If you recently started a new job, there’s a good chance that you were talking to a few different companies during your search process.
And when you’re talking to different companies and evaluating multiple opportunities, it can be challenging to get the timing of potential offers to align.
And that’s true even if you’re doing the right things in managing the different opportunities like asking for additional time to consider a job offer or following up on the status of pending job offers.
With that being the case, you may run into a situation where you started a new job but got a better offer. While exciting to have another job offer, the situation is tricky to navigate. And this article is going to offer advice and recommendations on what to do if you’re in that situation.
What If You Get a Better Offer After Starting a New Job?
If you recently started a new job but got a better offer, (i.e., started the job within the last 90 days), then the first thing that I would recommend is to step back and ensure that you’re really confident that the new offer is significantly better, based upon what you prioritize in a job.
The reason that I say significantly better is that leaving a job after you just started one is a big deal. It is damaging to the company that just hired you, as they rejected a variety of other candidates in favor of you, invested in onboarding you, sent you equipment, etc.

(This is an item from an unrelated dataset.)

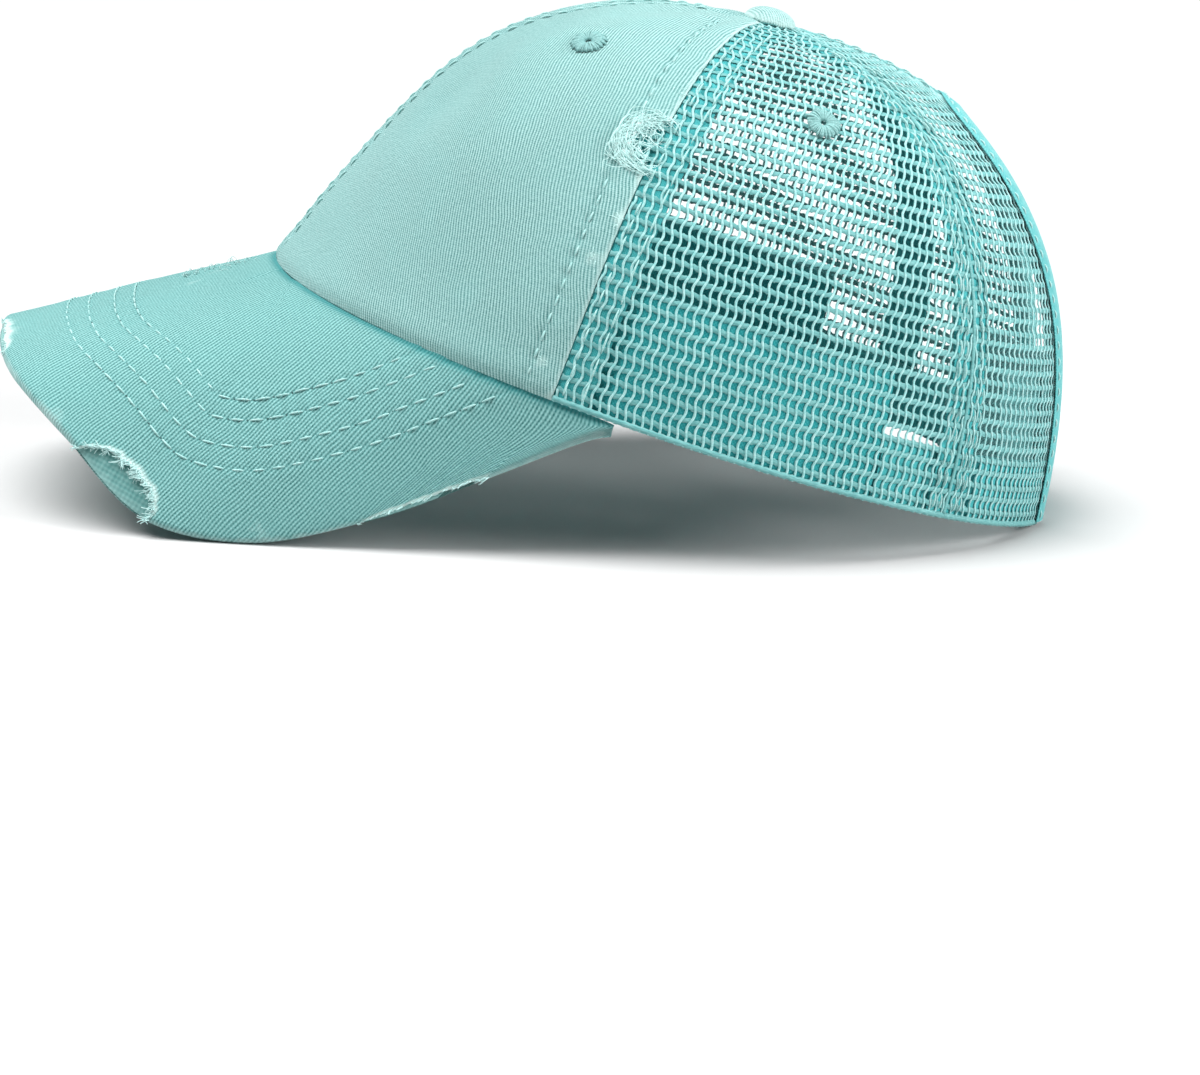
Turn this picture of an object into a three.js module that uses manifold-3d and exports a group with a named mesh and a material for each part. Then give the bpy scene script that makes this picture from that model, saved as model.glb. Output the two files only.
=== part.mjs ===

With that being the case, a quick departure could leave you on bad terms with your new employer, which is something that could come back to you later down your career for anyone that is connected to the employer that you spurned.

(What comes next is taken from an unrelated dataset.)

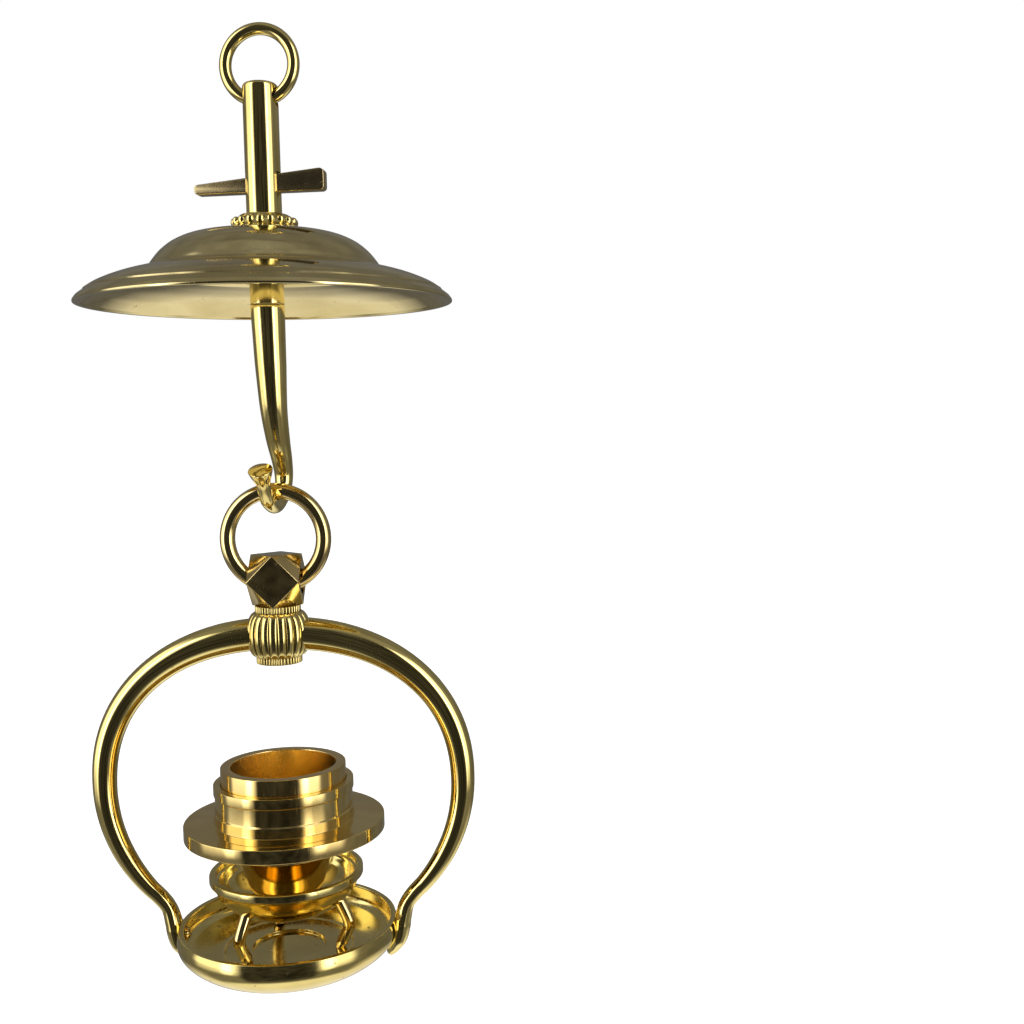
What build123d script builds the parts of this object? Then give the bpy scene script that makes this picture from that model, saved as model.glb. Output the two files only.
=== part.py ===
from build123d import *
import math
import os

# Hanging sanctuary lamp in brass, in millimetres.
# The origin is the inner top of the hanging ring, where the lamp hangs, and +Z is up.
# X runs across the bail. The upper hanger is turned by UPPER_YAW about Z against the bail.

UPPER_YAW = -7.0

# Hanging ring and the stem that swings on it
HANG_RING_MEAN_R = 8.55
HANG_RING_WIRE_R = 1.5
HANG_RING_Z = -(HANG_RING_MEAN_R - HANG_RING_WIRE_R)
STEM_R = 4.3
STEM_TOP_Z = -11.5
STEM_TOP_ROUND = 1.1
STEM_HOLE_Z = -14.93
STEM_HOLE_R = 2.3
STEM_END_Z = -47.0
TENON_R = 2.8
TENON_BORE_R = 2.85
TENON_TOP_Z = -29.5
STEM_BORE_TOP_Z = -29.0

# Wedge (cotter) that draws the stem and the hook together
WEDGE_BOTTOM_Z = -37.7
WEDGE_BIG_X = 15.6
WEDGE_SMALL_X = -17.1
WEDGE_BIG_H = 5.4
WEDGE_SMALL_H = 2.4
WEDGE_T = 3.3
WEDGE_ROUND = 0.9
SLOT_SIDE_GAP = 0.1
SLOT_GAP = 0.5

# Beaded collar, shade and the sleeve under it
COLLAR_BASE_R = 9.8
COLLAR_TOP_Z = -43.0
COLLAR_BORE_R = STEM_R + 0.03
BEAD_COUNT = 18
BEAD_CIRCLE_R = 7.45
BEAD_R = 0.95
BEAD_Z = -44.8
SHADE_T = 1.2
SHADE_CROWN_Z = -47.0
SHADE_RIM_R = 45.45
SHADE_RIM_Z = -64.6
SHADE_RIM_T = 1.6
SLEEVE_R = 4.2
SLEEVE_END_Z = -64.8

# Hook: its lowest point is under the stem's axis, its tip is on the -Y side
HOOK_WIRE_R = 1.9
HOOK_LOW_Z = -114.4
HOOK_NECK_R = 1.7
HOOK_HEAD_R = 3.0
HOOK_HEAD_LENGTH = 4.6
SLOT_PLAY = 0.02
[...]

The point that I’m trying to make is that a decision to jump ship quickly should not be taken lightly. And my advice is to make sure that you’re really confident that the other offer is significantly better for you, to the extent that it’s worth the damage of the fall out.

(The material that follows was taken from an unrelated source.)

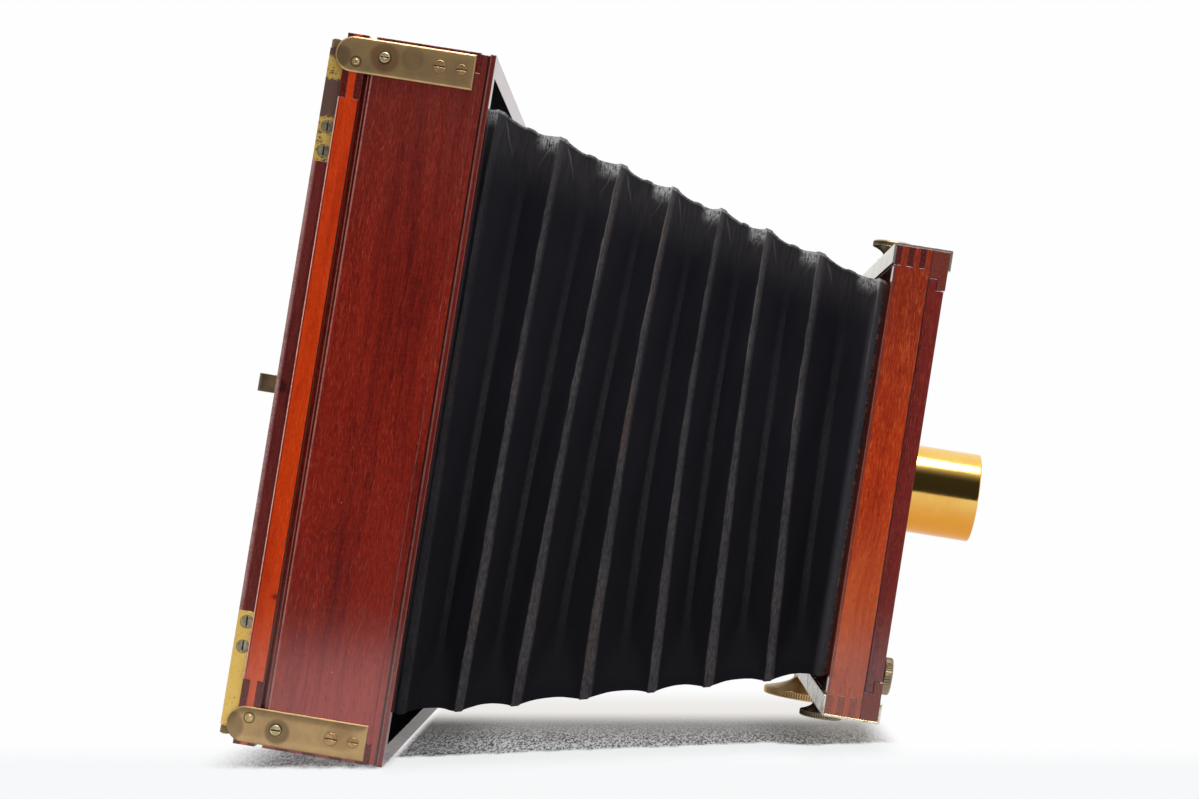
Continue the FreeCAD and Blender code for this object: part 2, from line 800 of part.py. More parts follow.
def pinion_wire(x):
    """The pinion's outline in the plane at x, with a tooth gap straight below the shaft."""
    base_radius = pitch_radius * math.cos(math.radians(pressure_angle))
    tip = pitch_radius + pinion_addendum * gear_module
    root = pitch_radius - dedendum * gear_module
    roll_tip = math.sqrt((tip / base_radius) ** 2 - 1)
    roll_pitch = math.tan(math.radians(pressure_angle))
    at_pitch = roll_pitch - math.atan(roll_pitch)
    half_tooth = (math.pi * gear_module / 2 - backlash) / 2 / pitch_radius
    points = []
    for tooth in range(pinion_teeth):
        centre = -math.pi / 2 + (tooth + 0.5) * 2 * math.pi / pinion_teeth
        flank = []
        for number in range(flank_point_count + 1):
            px, py = involute(base_radius, roll_tip * number / flank_point_count)
            turn = math.atan2(py, px) - at_pitch - half_tooth
            flank.append((math.hypot(px, py), turn))
        rising = [(root, flank[0][1])] + flank
        for radius, turn in rising:
            points.append(polar(x, radius, centre + turn))
        for radius, turn in reversed(rising):
            points.append(polar(x, radius, centre - turn))
    return Part.makePolygon(points + [points[0]])


def polar(x, radius, angle):
    return vector(x, shaft_y + radius * math.cos(angle), shaft_z + radius * math.sin(angle))


def pinion_shaft():
    """The cross shaft with a toothed pinion over each rack and a collar riveted on its left end."""
    side_face = channel_outer + focus_knob_gap
    left_end = side_face + shaft_collar
    right_end = side_face + focus_knob_neck + focus_knob_cone
    along = vector(1, 0, 0)
    shaft = rod(shaft_radius, vector(-right_end, shaft_y, shaft_z), along, right_end + left_end)
    collar = rod(shaft_collar_radius, vector(side_face, shaft_y, shaft_z), along, shaft_collar)
    pieces = [shaft, collar]
    for side in (1, -1):
        x = side * rack_half_spacing - pinion_width / 2
        pieces.append(Part.Face(pinion_wire(x)).extrude(vector(pinion_width, 0, 0)))
    return fused(pieces)


def turned_knob(start, direction, sizes):
    """Neck, cone and milled rim, turned about one axis. sizes: (neck radius, neck, cone, radius, rim)."""
    neck_radius, neck, cone_length, radius, rim = sizes
    body = rod(neck_radius, start, direction, neck)
    flare = cone(neck_radius, radius, start + direction * neck, direction, cone_length)
    rim_start = start + direction * (neck + cone_length)
    disc = rod(radius, rim_start, direction, rim)
    outer = [edge for edge in disc.Edges if edge.Curve.TypeId == "Part::GeomCircle"]
    far = max(outer, key=lambda edge: (edge.CenterOfMass - start).dot(direction))
    disc = disc.makeFillet(rim * 0.3, [far])
    return fused([body, flare, disc])


def focusing_drive():
    """The cross shaft and the milled knob on its right end."""
    shaft = pinion_shaft()
    export("pinion_shaft", [shaft])
    sizes = (focus_knob_neck_radius, focus_knob_neck, focus_knob_cone, focus_knob_radius, focus_knob_rim)
    start = vector(-channel_outer - focus_knob_gap, shaft_y, shaft_z)
    knob = turned_knob(start, vector(-1, 0, 0), sizes)
    export("focus_knob", [knob.cut(shaft)])


# ---------------------------------------------------------------- clamp knobs

def side_clamps():
    """A milled knob with its stud on each side of the standard, over a washer."""
    washers = []
    sizes = (clamp_knob_neck_radius, clamp_knob_neck, clamp_knob_cone, clamp_knob_radius, clamp_knob_rim)
    for name, side in (("left", 1), ("right", -1)):
        out = vector(side, 0, 0)
        web = vector(side * channel_outer, clamp_y, axis_height)
        hole = rod(clamp_stud_radius + running_clearance, web, out, washer_thickness)
        washers.append(rod(washer_radius, web, out, washer_thickness).cut(hole))
        knob_start = web + out * (washer_thickness + seat_clearance)
        knob = turned_knob(knob_start, out, sizes)
        stud_start = vector(side * (front_half - clamp_stud_bite), clamp_y, axis_height)
        stud_length = clamp_stud_bite + channel_wall + washer_thickness + seat_clearance
        stud = rod(clamp_stud_radius, stud_start, out, stud_length)
        export(name + "_clamp_knob", [fused([stud, knob])])
    export("clamp_washers", washers)


def board_clamp():
    """A small knob whose stud passes through the right guide's lip to the lens board's tongue."""
    out = vector(0, -1, 0)
    collar_start = vector(-board_clamp_offset, standard_front - seat_clearance, axis_height)
    stud_start = vector(-board_clamp_offset, board_step - slide_clearance - seat_clearance, axis_height)
    stud_length = stud_start.y - collar_start.y
    stud = rod(board_stud_radius, stud_start, out, stud_length)
    collar = rod(small_knob_collar_radius, collar_start, out, small_knob_collar)
    neck = rod(small_knob_neck_radius, collar_start, out, small_knob_collar + small_knob_neck)
    rim_start = collar_start + out * (small_knob_collar + small_knob_neck)
    disc = rod(small_knob_radius, rim_start, out, small_knob_rim)
    disc = disc.makeFillet(small_knob_rim * 0.25, [edge for edge in disc.Edges
                                                   if edge.Curve.TypeId == "Part::GeomCircle"])
    export("board_clamp_knob", [fused([stud, collar, neck, disc])])


# ---------------------------------------------------------------- lens board and lens

def flange_screws():
    """Small screws round the lens flange."""
    found = []
    for number in range(flange_screw_count):
        angle = math.radians(90 + 360 * number / flange_screw_count)
        x = flange_screw_circle * math.cos(angle)
        z = axis_height + flange_screw_circle * math.sin(angle)
        top = vector(x, board_front - lens_flange_thickness, z)
        slot_along = vector(-math.sin(angle), 0, math.cos(angle))
        found.append(countersunk_screw(flange_screw_radius, flange_screw_radius / 2, top, vector(0, 1, 0),
                                       flange_screw_length, slot_along))
    return found


def lens_board():
    """A board with a tongue along each side, and the flange that the lens screws into."""
    half = board_half_width
    wide = half + board_tongue
    low = sill_top
    screws = flange_screws()
    whole_screws = [whole for whole, slotted in screws]
    tongues = block(-wide, wide, board_step, board_rear, low, front_top)
    face = block(-half, half, board_front, board_step, low, front_top)
    centre = vector(0, board_rear, axis_height)
    forward = vector(0, -1, 0)
    hole = rod(board_hole_radius, centre, forward, board_thickness)
    export("lens_board", [less(fused([tongues, face]), [hole] + whole_screws)])
    face_centre = vector(0, board_front, axis_height)
    disc = rod(lens_flange_radius, face_centre, forward, lens_flange_thickness)
    collar = rod(lens_collar_radius, face_centre, forward, lens_collar)
    bore = rod(barrel_thread_radius, face_centre, forward, lens_collar)
    export("lens_flange", [less(fused([disc, collar]), [bore] + whole_screws)])
    export("flange_screws", [slotted for whole, slotted in screws])


def lens_barrel():
    """A plain brass tube with a stepped bore, two glasses and a retaining ring behind each."""
    forward = vector(0, -1, 0)
    shoulder = board_front - lens_collar
    tube = rod(barrel_radius, vector(0, shoulder, axis_height), forward, shoulder - barrel_front)
    rim = [edge for edge in tube.Edges if edge.CenterOfMass.y < barrel_front + ring_wall
           and edge.Curve.TypeId == "Part::GeomCircle"]
    tube = tube.makeFillet(ring_wall / 3, rim)
    tail_rear = board_rear + barrel_tail
    tail = rod(barrel_thread_radius, vector(0, tail_rear, axis_height), forward, tail_rear - shoulder)
    bore = rod(barrel_bore, vector(0, tail_rear, axis_height), forward, tail_rear - barrel_front)
    tube = fused([tube, tail]).cut(bore)
    front_glass_rear = barrel_front + front_glass_depth + glass_edge
    rear_glass_front = tail_rear - rear_glass_depth - glass_edge
    seats = [stop_ring(front_glass_rear, 1), stop_ring(rear_glass_front, -1)]
    export("lens_barrel", [fused([tube] + seats)])
    export("front_glass", [glass(barrel_front + front_glass_depth)])
    export("rear_glass", [glass(rear_glass_front)])
    rings = [stop_ring(barrel_front + front_glass_depth, -1, ring_thickness)]
    rings.append(stop_ring(rear_glass_front + glass_edge, 1, ring_thickness))
    export("retaining_rings", rings)


def stop_ring(y, facing, thickness=glass_seat):
    """A ring inside the bore that starts at y and runs along facing (+1 back, -1 forward)."""
    start = vector(0, y, axis_height)
    along = vector(0, facing, 0)
    return rod(barrel_bore, start, along, thickness).cut(rod(barrel_bore - ring_wall, start, along, thickness))


def glass(front):
    """A biconvex glass with a cylindrical edge, from front backwards, turned about the optical axis."""
    rear = front + glass_edge
    free = barrel_bore - ring_wall
    arc_radius = (free ** 2 + glass_sag ** 2) / (2 * glass_sag)
    middle = free / 2
    bulge = math.sqrt(arc_radius ** 2 - middle ** 2) - (arc_radius - glass_sag)
    front_arc = Part.Arc(on_section(0, front - glass_sag), on_section(middle, front - bulge),
                         on_section(free, front))
    rear_arc = Part.Arc(on_section(free, rear), on_section(middle, rear + bulge),
                        on_section(0, rear + glass_sag))
    corners = [on_section(free, front), on_section(barrel_bore, front), on_section(barrel_bore, rear),
               on_section(free, rear)]
    axis_line = Part.makeLine(on_section(0, rear + glass_sag), on_section(0, front - glass_sag))
    edges = [front_arc.toShape()] + Part.makePolygon(corners).Edges + [rear_arc.toShape(), axis_line]
    section = Part.Face(Part.Wire(edges))
    return section.revolve(on_section(0, 0), vector(0, 1, 0), 360)


def on_section(radius, y):
    return vector(radius, y, axis_height)


# ---------------------------------------------------------------- build

def build():
    os.makedirs("parts", exist_ok=True)
    base_cutters = baseboard_pieces()
    racks()
    rear_body(base_cutters)
    reversing_back()
    spring_plates()
    focusing_screen()
    pivot_arms()
    bellows()
    front_box()
    uprights()
    lens_board_guides()
    foot_and_carriage()
    focusing_drive()
    side_clamps()
    board_clamp()
    lens_board()
    lens_barrel()


build()
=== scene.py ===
# %% [markdown]
# # A plate camera of mahogany, brass and leathercloth
# The real object is an old field camera that lies on its side on a pale table.
# Boards, brass and glass come as exact solids from the CAD frame. This file dresses them:
# each visible surface gets a finish that varies as the real one does, and the pieces
# that a plain solid can't show well (bellows, springs, milled knobs) are made anew.
# The frame's Z is up when the camera stands on its base, and the lens looks along -Y.

# %% Load the frame
import math
import bmesh
import bpy
import numpy as np
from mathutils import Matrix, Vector


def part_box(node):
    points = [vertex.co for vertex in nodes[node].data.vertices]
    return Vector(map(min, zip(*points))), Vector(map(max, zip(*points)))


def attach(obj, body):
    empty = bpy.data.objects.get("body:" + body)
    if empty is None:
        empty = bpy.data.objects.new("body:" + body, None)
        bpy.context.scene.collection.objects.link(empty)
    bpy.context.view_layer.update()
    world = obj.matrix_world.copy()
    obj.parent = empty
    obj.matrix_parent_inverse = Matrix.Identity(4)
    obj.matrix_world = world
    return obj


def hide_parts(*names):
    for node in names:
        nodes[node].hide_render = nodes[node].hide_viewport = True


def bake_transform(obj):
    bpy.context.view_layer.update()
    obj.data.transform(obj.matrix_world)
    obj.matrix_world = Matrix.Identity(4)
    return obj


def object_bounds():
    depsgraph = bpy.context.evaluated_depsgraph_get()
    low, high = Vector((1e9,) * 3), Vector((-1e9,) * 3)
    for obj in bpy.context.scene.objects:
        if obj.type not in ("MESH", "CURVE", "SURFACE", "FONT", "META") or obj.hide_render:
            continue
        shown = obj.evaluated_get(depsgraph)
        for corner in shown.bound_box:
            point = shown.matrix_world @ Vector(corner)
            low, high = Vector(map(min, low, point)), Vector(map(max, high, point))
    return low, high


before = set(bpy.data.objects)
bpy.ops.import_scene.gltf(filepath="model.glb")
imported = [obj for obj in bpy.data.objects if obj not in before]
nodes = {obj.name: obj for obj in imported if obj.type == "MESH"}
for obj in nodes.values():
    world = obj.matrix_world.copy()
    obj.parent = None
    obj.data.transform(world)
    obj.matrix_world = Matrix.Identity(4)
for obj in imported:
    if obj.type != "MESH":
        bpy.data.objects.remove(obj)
cad_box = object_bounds()
mm = 0.001
print("frame:", len(nodes), "nodes, size in mm", [round(v / mm, 1) for v in cad_box[1] - cad_box[0]])

# %% [markdown]
# ## Shader sums written as sums
# A finish is a graph of nodes. Placing each Math node by hand hides the idea behind it,
# so a small class wraps a socket and turns +, - and * into Math nodes.

# %% Numbers on sockets
class Signal:
    """A socket that carries a number. Arithmetic on it adds Math nodes."""

    def __init__(self, wiring, socket):
        self.wiring, self.socket = wiring, socket

    def calc(self, operation, *values):
        made = self.wiring.node("Math", {"operation": operation}, dict(enumerate(values)))
        return Signal(self.wiring, made.outputs[0])

    def __add__(self, other):
        return self.calc("ADD", self, other)

    def __sub__(self, other):
        return self.calc("SUBTRACT", self, other)

    def __rsub__(self, other):
        return self.calc("SUBTRACT", other, self)

    def __mul__(self, other):
        return self.calc("MULTIPLY", self, other)

    def __abs__(self):
        return self.calc("ABSOLUTE", self)

    def __pow__(self, other):
        return self.calc("POWER", self, other)

    __radd__, __rmul__ = __add__, __mul__

    def least(self, other):
        return self.calc("MINIMUM", self, other)

    def most(self, other):
        return self.calc("MAXIMUM", self, other)

    def step(self, low, high, start=0.0, end=1.0):
        """start below low, end above high, and a smooth rise between them."""
        made = self.wiring.node("MapRange", {"interpolation_type": "SMOOTHSTEP"}, {
            "Value": self, "From Min": low, "From Max": high, "To Min": start, "To Max": end})
        return Signal(self.wiring, made.outputs["Result"])

    def fall(self, low, high):
        """1 below low, 0 above high."""
        return self.step(low, high, 1.0, 0.0)


# %% [markdown]
# A second class holds one node tree and is the only place where nodes are made. A third adds
# what every finish needs: the Principled shader, and the spot on the piece in millimetres.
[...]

To help you make that evaluation of the new job offer, and how much better it might be than your other new role, we have a complete article breaking down how to evaluate a job offer.
Is It Ok to Leave a New Job For a Better One?
Technically, it is ok to leave a new job for a better one. In fact, a study by the management consulting company Korn Ferry showed that 10 to 25 percent of new hires leave within the first six months of their new job.
Additionally, being that most employment relationships are at-will, the employer or the employee can sever the relationship at any time without any negative legal consequences.
That said, even though you can technically leave a new job for a better one, I personally don’t think it’s something that you should be doing frequently. And, in general, that should only be done in a situation where you have a clear cut substantially better opportunity, based upon what is important to you in a job.
When you read other articles and forums discussing this topic, you’ll see people talk about things like employers laying people off all of the time without any recourse. They’ll say that you can get more money by jumping jobs. And that there’s no loyalty in a capitalist economy. While I believe that there’s truth to all of that, I also think that there’s value in following through on your word and your commitment.
And when you accept a job offer from a company, they are choosing you over a variety of other people that also applied and interviewed for that same job. They’re putting trust in you that you’re going to follow through. So backing out of that after a limited amount of times hurts the people that could have taken that job, and the company that put its trust in you.
With that being the case, I would generally avoid quickly leaving jobs for new ones. However, I do recognize that there are certain opportunities that are too good to pass up or situations where your new gig is not at all what you expected it to be so, when that happens, use your judgment and be sure to make the move professionally.
How to Quit a Job You Just Started for a Better One
When it comes to quitting a job that you just started, most of the normal rules and best practices for resigning professionally apply to this situation as well.
However, when it comes to quitting a job that you just started, that are a couple of specific caveats that may apply:
You May Not Need to Give a Full Two-weeks Notice
If you’re quitting a job very soon after you started (i.e., within less than a month or so), then working a full two weeks after your resignation date may not make sense. The reason is that you may not have many projects in motion that you need to transition.
I would suggest offering to do a standard two-weeks notice, but positioning it in a such a way that you acknowledge that it may make sense for you to leave prior to that as you don’t have much to transition. Most likely, they’ll say that it’s fine for you to leave in short order (potentially within the next couple of business days).
Be Honest and Direct About Why You’re Leaving
While it does happen, quitting a job right after you started is unusual. With that being the case, I recommend that you’re honest and direct with your current employer about why you’re leaving. It will be helpful to them to understand how they can tighten up their interviewing and onboarding process to find candidates that are a better long term fit.
Also, as with a normal resignation, be sure to express gratitude about the opportunity and what they invested in you from an onboarding perspective.
Is It Ok to Decline an Offer After Accepting?
Outside of being in a situation where you started a new job but got a better offer, you may also find yourself in a situation where you accepted a job offer but then got a better one before you started. In my experience, the latter situation is actually the more common one and I’ve come across a variety of situations where people will accept a job offer, only to back out prior to their official start date.
As far as how to handle the situation of declining an offer after accepting, we have a whole separate article that covers how to decline a job offer after you accepted it.
Navigating a situation where you started a new job but got a better offer can be both exciting and tricky at the same time. Hopefully, the recommendations in this articles have given you some good tips and best practices for how to think about, and handle the situation, professionally.